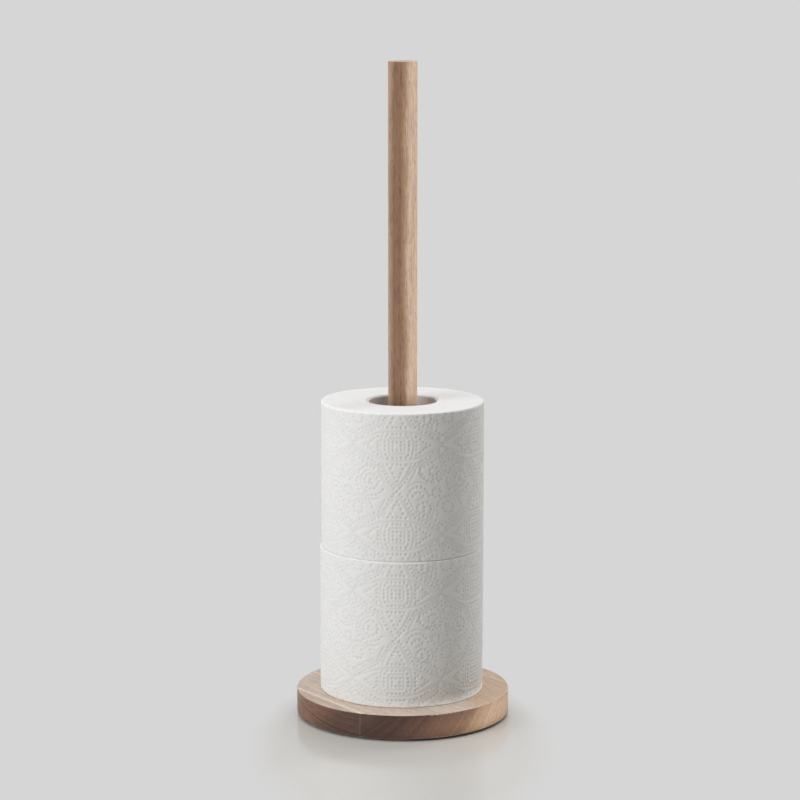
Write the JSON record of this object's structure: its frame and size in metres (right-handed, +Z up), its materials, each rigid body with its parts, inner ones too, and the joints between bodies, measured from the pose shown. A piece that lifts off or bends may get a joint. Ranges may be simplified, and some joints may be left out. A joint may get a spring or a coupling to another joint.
{
  "type": "toilet roll storage holder",
  "caption": "Round wooden base with an upright wooden rod that holds a stack of toilet rolls, shown with rolls on it.",
  "frame": {"origin": "on the floor, under the middle of the round base and the rod's axis", "axes": "+Z up along the rod; the front of the picture's view is towards -Y, +X is to its right"},
  "size_m": [0.141, 0.141, 0.4325],
  "materials": {
    "base_wood": "satin",
    "rod_wood": "satin",
    "tissue": "matte",
    "core_board": "matte",
    "foot_rubber": "matte",
    "insert_brass": "satin",
    "plated_steel": "satin"
  },
  "bodies": {
    "holder": {"stave_left": "base_wood", "stave_mid_left": "base_wood", "stave_mid_right": "base_wood", "stave_right": "base_wood", "rod": "rod_wood", "insert": "insert_brass", "screw": "plated_steel", "washer": "plated_steel", "foot_1": "foot_rubber", "foot_2": "foot_rubber", "foot_3": "foot_rubber", "foot_4": "foot_rubber"},
    "lower_roll": {"lower_core": "core_board", "lower_paper": "tissue"},
    "upper_roll": {"upper_core": "core_board", "upper_paper": "tissue"}
  },
  "joints": [
    {"name": "lower_roll_lift", "type": "slide", "parent": "holder", "child": "lower_roll", "axis": [0, 0, 1], "range_m": [0, 0.42]},
    {"name": "upper_roll_lift", "type": "slide", "parent": "lower_roll", "child": "upper_roll", "axis": [0, 0, 1], "range_m": [0, 0.32]}
  ]
}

_ _ _

Set problem » Give the count of lines in the data above that hold the string "materials", with no additional words.

Correct answer » 2